De op te leggen maatregel is gegrond op de artikelen 38m, 38n, 45, 56, 57, 138, 184, 266, 267, 310 en 326 van het Wetboek van Strafrecht.

10.Beslissing

De rechtbank komt op grond van het voorgaande tot de volgende beslissing.
Verklaart bewezen dat verdachte het ten laste gelegde heeft begaan zoals hiervoor in rubriek 4. is vermeld.
Verklaart niet bewezen wat aan verdachte meer of anders is ten laste gelegd dan hiervoor is bewezen en spreekt verdachte daarvan vrij.

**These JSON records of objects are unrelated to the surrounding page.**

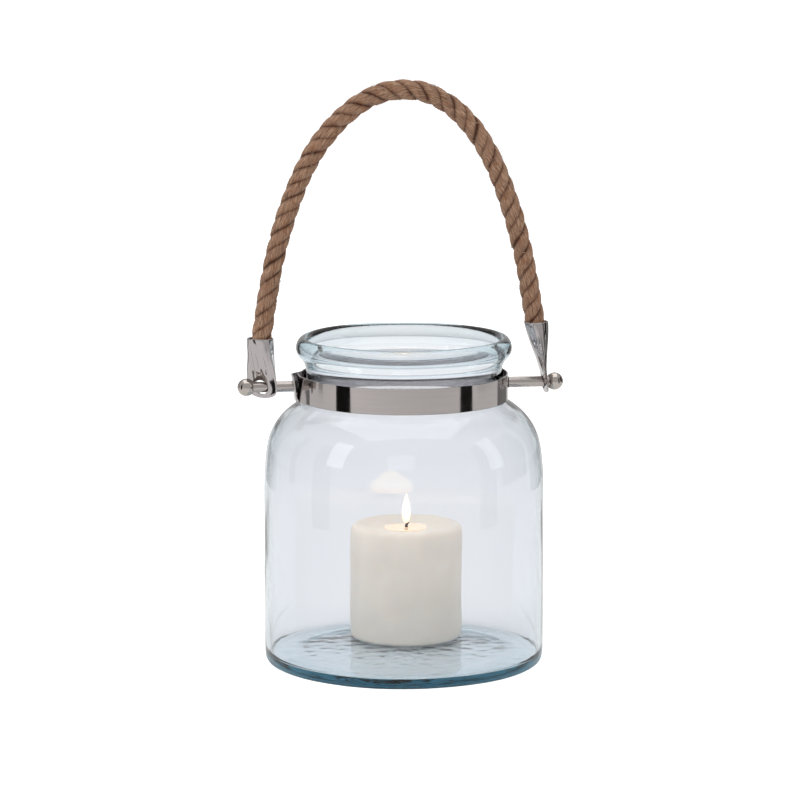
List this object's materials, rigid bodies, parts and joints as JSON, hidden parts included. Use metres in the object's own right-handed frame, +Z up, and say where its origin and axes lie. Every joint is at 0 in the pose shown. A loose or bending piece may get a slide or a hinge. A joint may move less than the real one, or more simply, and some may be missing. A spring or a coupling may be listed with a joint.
{
  "type": "jar lantern",
  "caption": "Clear blown-glass jar lantern with a steel neck band, side rods, a swinging twisted-rope carrying handle and a pillar candle inside.",
  "frame": {"origin": "on the jar's axis, at the underside of its base", "axes": "+Z up along the jar's axis; X along the two rods that carry the handle; +Y towards the side where the candle stands"},
  "size_m": [0.2031, 0.174, 0.3621],
  "materials": {
    "blown_glass": "clear",
    "strap_steel": "satin polished",
    "polished_steel": "polished",
    "dark_fibre": "matte",
    "jute_rope": "twisted natural fibre",
    "candle_wax": "waxy",
    "cotton_wick": "charred",
    "tin_plate": "satin",
    "candle_flame": "glowing"
  },
  "bodies": {
    "jar": {"glass_jar": "blown_glass"},
    "band": {"neck_band": "strap_steel", "right_washer": "dark_fibre", "left_lap_spacer": "dark_fibre", "right_pivot_rod": "polished_steel", "left_pivot_rod": "polished_steel", "right_ball_end": "polished_steel", "left_ball_end": "polished_steel", "right_rod_screw": "polished_steel", "left_rod_screw": "polished_steel"},
    "handle": {"right_rope_ferrule": "polished_steel", "left_rope_ferrule": "polished_steel", "rope_handle": "jute_rope"},
    "candle": {"pillar_candle": "candle_wax", "wick_sustainer": "tin_plate", "candle_wick": "cotton_wick"}
  },
  "joints": [
    {"name": "band_turn", "type": "hinge", "parent": "jar", "child": "band", "pos_m": [0, 0, 0.173], "axis": [0, 0, 1], "continuous": true},
    {"name": "handle_swing", "type": "hinge", "parent": "band", "child": "handle", "pos_m": [0, 0, 0.1739], "axis": [1, 0, 0], "range_deg": [-124, 124]},
    {"name": "candle_lift", "type": "slide", "parent": "jar", "child": "candle", "axis": [-0.0336, -0.1932, 0.9806], "range_m": [0, 0.204]}
  ]
}
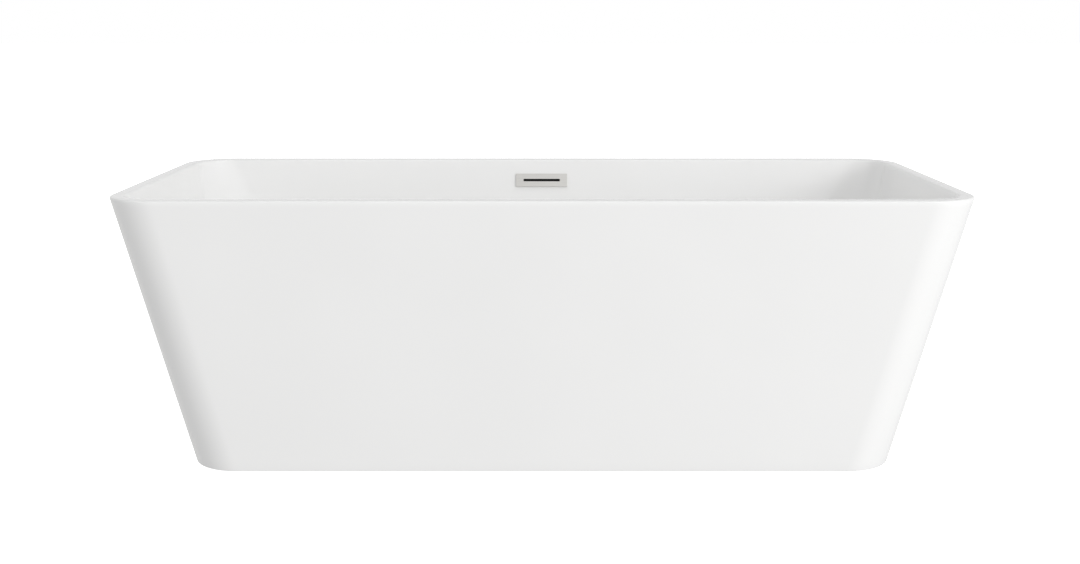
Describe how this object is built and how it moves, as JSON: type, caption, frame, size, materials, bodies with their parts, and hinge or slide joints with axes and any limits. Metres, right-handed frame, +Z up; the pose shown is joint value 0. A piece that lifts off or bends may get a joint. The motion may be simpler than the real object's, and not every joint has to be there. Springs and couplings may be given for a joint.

Het bewezen verklaarde levert op:
Zaak A:
diefstal.
Zaak B:
opzettelijk niet voldoen aan een bevel krachtens wettelijk voorschrift gedaan namens een ambtenaar met de uitoefening van enig toezicht belast.
Zaak C:
het in een besloten lokaal bij een ander in gebruik, wederrechtelijk binnendringen.
Zaak D:
diefstal.
Zaak E:
de voortgezette handeling van diefstal en poging tot oplichting.
Zaak F:
eenvoudige belediging, terwijl de belediging wordt aangedaan aan ambtenaren gedurende de rechtmatige uitoefening van hun bediening.
Zaak G:
diefstal.
Verklaart het bewezen verklaarde strafbaar.
Verklaart verdachte,
[verdachte], daarvoor strafbaar.
Legt op de
maatregel tot plaatsing in een inrichting voor stelselmatige dadersvoor de duur van
2 (twee) jaar.
Bepaalt dat het Openbaar Ministerie 6 (zes) maanden na aanvang van de tenuitvoerlegging van de maatregel de rechtbank zal berichten over de wenselijkheid of noodzakelijkheid van de voortzetting van de tenuitvoerlegging van de maatregel.
Wijst af de vordering tot tenuitvoerlegging in de zaak met parketnummer 13/022648-19.
Wijst af de vordering tot tenuitvoerlegging in de zaak met parketnummer 13/058813-19.
Dit vonnis is gewezen door
mr. L. Dolfing, voorzitter,
mrs. R.A. Overbosch en M.F. Ferdinandusse, rechters,
in tegenwoordigheid van mr. N.M. van Trijp, griffier
en uitgesproken op de openbare terechtzitting van deze rechtbank van 23 januari 2020.